In 2016, 22 million people worldwide, over half of those children, registered as refugees, many crossing borders to flee war, famine and discrimination. Added to this figure are the 65 million refugees who have been living in refugee camps for years, sometimes decades, after having left their homes in search of safe haven. Now Ai Weiwei, the Chinese dissident and artist, has added his very personal perspective on this crisis to put a human face on this massive human migration. His documentary, "Human Flow," is impressive in its sweep, hauntingly beautiful at times and ultimately, devastating to watch.

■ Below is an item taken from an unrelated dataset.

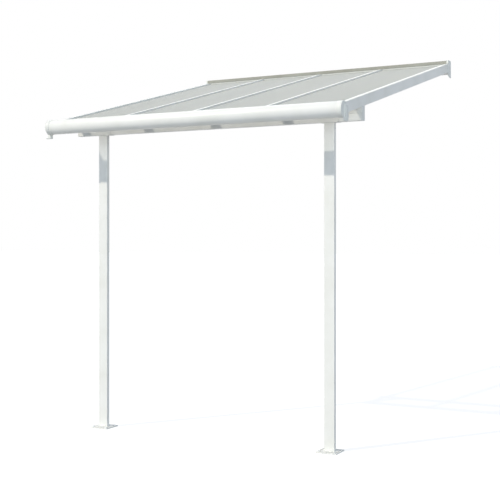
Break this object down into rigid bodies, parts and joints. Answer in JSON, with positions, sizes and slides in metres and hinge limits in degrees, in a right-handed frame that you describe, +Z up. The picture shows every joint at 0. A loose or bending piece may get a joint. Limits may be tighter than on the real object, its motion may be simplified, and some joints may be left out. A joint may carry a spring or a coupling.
{
  "type": "lean-to patio cover",
  "caption": "Lean-to patio cover: two posts and a beam carry sloping rafters with clear twin-wall panels, a round-nosed gutter in front and a wall rail behind.",
  "frame": {"origin": "middle of the wall rail's flat back face, which lies against the wall", "axes": "+X along the wall to the right as seen from the garden, +Y into the wall, +Z up"},
  "size_m": [2.354, 2.361, 2.8549],
  "materials": {
    "white_coat": "satin powder coat",
    "flashing_coat": "matte powder coat",
    "twin_wall": "clear twin-wall sheet",
    "white_plastic": "moulded",
    "seal": "soft extruded seal",
    "bare_aluminium": "mill finish"
  },
  "bodies": {
    "root": {"wall_rail": "white_coat", "gutter": "white_coat", "support_beam": "white_coat", "post_left": "white_coat", "post_right": "white_coat", "post_bracket_left": "white_coat", "post_bracket_right": "white_coat", "foot_left": "white_coat", "foot_right": "white_coat", "rafter_1": "white_coat", "rafter_cap_1": "white_coat", "rafter_clip_1": "bare_aluminium", "rafter_2": "white_coat", "rafter_cap_2": "white_coat", "rafter_clip_2": "bare_aluminium", "rafter_3": "white_coat", "rafter_cap_3": "white_coat", "rafter_clip_3": "bare_aluminium", "rafter_4": "white_coat", "rafter_cap_4": "white_coat", "rafter_clip_4": "bare_aluminium", "rafter_5": "white_coat", "rafter_cap_5": "white_coat", "rafter_clip_5": "bare_aluminium", "roof_panel_1": "twin_wall", "panel_edge_1": "white_coat", "roof_panel_2": "twin_wall", "panel_edge_2": "white_coat", "roof_panel_3": "twin_wall", "panel_edge_3": "white_coat", "roof_panel_4": "twin_wall", "panel_edge_4": "white_coat", "wall_flashing": "flashing_coat", "wall_seal": "seal", "wall_rail_end_left": "white_plastic", "wall_rail_end_right": "white_plastic", "gutter_end_left": "white_plastic", "gutter_end_right": "white_plastic", "gutter_tray": "white_plastic", "beam_end_left": "white_plastic", "beam_end_right": "white_plastic"}
  },
  "joints": []
}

With the help of a crew of 200, Ai traveled to 23 countries. He visited refugee camps all over the globe, including Dadaab in Kenya, the largest camp in the world, populated with 500,000 Somalis fleeing war in their country. He visited Israel, documenting a Gaza camp that houses 4.7 million Palestinians where the electricity goes off every afternoon. He made a visit to an Afghani camp in Pakistan which, after several decades, was closing down. The residents, some of whom were born in the camp 10 or 20 years ago, were being repatriated to their home country. In a heartbreaking segment they are seen packing up their few belongings and heading out in a truck caravan back to Afghanistan to villages that have been reduced to rubble and don't exist anymore. A tired UN worker sums up the move this way: "Well at least now they are living in the country their passports are from."

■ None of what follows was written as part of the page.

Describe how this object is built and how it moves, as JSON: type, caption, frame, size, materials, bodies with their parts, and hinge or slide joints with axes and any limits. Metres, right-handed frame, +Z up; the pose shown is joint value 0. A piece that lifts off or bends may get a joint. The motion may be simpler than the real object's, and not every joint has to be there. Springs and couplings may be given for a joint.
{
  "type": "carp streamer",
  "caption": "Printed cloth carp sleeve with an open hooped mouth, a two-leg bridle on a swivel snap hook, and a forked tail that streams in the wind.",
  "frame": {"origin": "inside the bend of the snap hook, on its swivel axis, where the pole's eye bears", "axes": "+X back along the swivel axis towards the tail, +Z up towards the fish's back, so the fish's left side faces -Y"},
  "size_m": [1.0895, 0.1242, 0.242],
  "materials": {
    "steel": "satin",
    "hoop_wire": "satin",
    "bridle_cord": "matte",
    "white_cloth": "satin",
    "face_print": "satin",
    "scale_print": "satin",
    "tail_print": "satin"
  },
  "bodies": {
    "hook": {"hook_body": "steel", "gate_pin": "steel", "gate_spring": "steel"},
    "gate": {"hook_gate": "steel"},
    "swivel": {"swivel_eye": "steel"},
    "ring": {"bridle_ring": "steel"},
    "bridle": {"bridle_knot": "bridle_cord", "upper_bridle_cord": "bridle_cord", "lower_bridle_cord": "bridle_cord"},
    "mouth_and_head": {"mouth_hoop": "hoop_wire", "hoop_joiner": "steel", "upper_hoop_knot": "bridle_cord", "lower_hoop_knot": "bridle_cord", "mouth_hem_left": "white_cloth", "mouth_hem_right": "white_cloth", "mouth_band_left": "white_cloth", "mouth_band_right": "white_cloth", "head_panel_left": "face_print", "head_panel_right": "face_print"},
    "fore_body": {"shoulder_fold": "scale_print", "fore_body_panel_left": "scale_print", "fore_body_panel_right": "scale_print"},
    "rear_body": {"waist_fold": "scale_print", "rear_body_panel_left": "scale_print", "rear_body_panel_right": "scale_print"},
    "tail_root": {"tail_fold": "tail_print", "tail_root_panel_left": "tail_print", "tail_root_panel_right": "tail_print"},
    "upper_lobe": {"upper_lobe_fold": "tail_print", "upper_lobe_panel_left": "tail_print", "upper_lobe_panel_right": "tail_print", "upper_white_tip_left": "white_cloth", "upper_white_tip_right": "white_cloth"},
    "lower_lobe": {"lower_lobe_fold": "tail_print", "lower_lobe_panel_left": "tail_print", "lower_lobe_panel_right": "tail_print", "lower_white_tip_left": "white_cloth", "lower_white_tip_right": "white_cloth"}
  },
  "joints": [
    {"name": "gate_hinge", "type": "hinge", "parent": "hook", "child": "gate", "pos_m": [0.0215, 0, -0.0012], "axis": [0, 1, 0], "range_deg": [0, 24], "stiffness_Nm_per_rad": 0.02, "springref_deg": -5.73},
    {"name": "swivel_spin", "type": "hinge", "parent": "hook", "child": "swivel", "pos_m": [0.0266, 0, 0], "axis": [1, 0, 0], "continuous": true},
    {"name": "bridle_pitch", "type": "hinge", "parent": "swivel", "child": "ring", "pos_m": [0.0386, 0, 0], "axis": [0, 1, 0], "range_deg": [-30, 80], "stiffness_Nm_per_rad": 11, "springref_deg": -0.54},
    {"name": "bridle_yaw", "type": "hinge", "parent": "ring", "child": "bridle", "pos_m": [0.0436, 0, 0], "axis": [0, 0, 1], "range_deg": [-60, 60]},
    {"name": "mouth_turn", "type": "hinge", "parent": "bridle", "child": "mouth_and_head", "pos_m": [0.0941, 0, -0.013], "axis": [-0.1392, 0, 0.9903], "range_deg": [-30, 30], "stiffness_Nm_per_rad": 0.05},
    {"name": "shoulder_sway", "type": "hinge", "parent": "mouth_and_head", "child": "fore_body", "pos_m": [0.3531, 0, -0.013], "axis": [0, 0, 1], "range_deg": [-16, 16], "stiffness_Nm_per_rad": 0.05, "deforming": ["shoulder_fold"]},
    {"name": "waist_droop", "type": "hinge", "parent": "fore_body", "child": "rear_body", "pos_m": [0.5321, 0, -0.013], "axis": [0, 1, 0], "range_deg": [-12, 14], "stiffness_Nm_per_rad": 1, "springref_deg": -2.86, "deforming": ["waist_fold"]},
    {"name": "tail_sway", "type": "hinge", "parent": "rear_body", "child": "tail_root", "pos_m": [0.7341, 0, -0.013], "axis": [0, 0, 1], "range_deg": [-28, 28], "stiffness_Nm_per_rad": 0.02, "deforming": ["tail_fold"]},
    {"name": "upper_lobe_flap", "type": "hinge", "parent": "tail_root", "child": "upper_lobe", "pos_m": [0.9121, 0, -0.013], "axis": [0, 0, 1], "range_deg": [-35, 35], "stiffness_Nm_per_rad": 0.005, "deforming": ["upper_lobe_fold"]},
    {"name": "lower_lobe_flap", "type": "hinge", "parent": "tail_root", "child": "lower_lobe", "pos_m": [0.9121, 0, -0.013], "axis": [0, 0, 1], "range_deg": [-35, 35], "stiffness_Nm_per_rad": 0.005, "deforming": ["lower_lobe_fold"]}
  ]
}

Services, homes, clean water and food may not be part of the picture. They will be forced to scrounge through the rubble to create a life yet again.

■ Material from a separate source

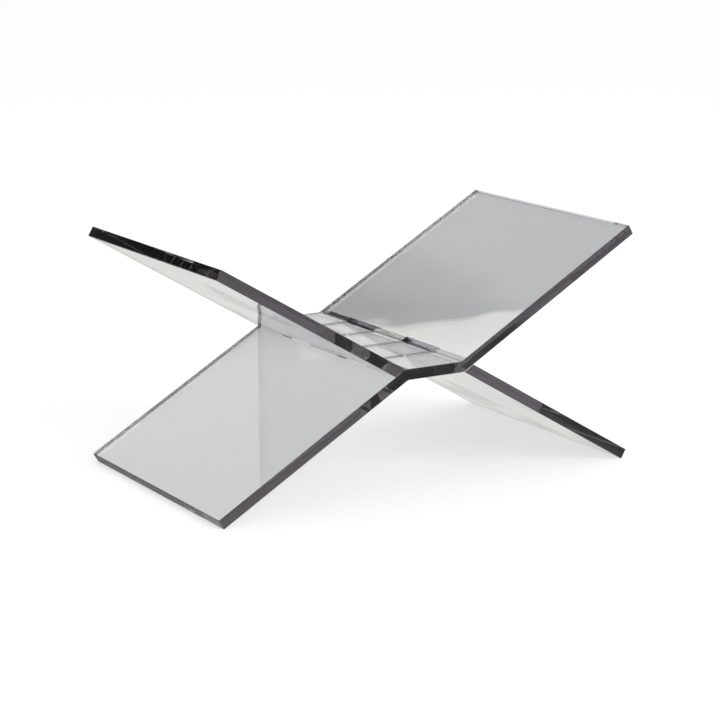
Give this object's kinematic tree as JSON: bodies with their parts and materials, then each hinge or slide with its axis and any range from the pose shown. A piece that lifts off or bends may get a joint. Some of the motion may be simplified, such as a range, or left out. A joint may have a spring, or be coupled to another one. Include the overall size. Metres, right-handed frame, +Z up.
{
  "type": "folding bookstand",
  "caption": "Low X-shaped folding stand of bent smoke acrylic sheet that holds an open book; its two leaves interleave at the spine and close flat.",
  "frame": {"origin": "on the table, midway between the two feet and midway along the spine", "axes": "+X across the open book towards the slotted leaf's wing, +Y along the spine away from the reader's near end, +Z up"},
  "size_m": [0.4404, 0.25, 0.2252],
  "materials": {
    "smoke_acrylic": "polished clear sheet with a light neutral smoke tint",
    "cement": "cured clear acrylic cement"
  },
  "bodies": {
    "slotted_leaf": {"slotted_leaf": "smoke_acrylic"},
    "tongue_leaf": {"tongue_leaf_wing": "smoke_acrylic", "tongue_leaf_foot": "smoke_acrylic", "cement_joint_near": "cement", "cement_joint_far": "cement"}
  },
  "joints": [
    {"name": "spine_fold", "type": "hinge", "parent": "slotted_leaf", "child": "tongue_leaf", "pos_m": [0, 0, 0.11258], "axis": [0, 1, 0], "range_deg": [0, 124.5]}
  ]
}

From the shores of the Greek island of Lesbos, where mountains of life jackets have created an altar to the memory of the individuals who crossed treacherous seas to land there, to the border of Macedonia where 13,000 fleeing the war in Syria waited only to be told they could not come in, Ai documents lives uprooted. The numbers are staggering: in 2016, 1.2 million asylum applications were filed in Berlin. Most recently, 500,000 Rohyinga have fled ethnic cleansing in Burma to Bangladesh and Thailand.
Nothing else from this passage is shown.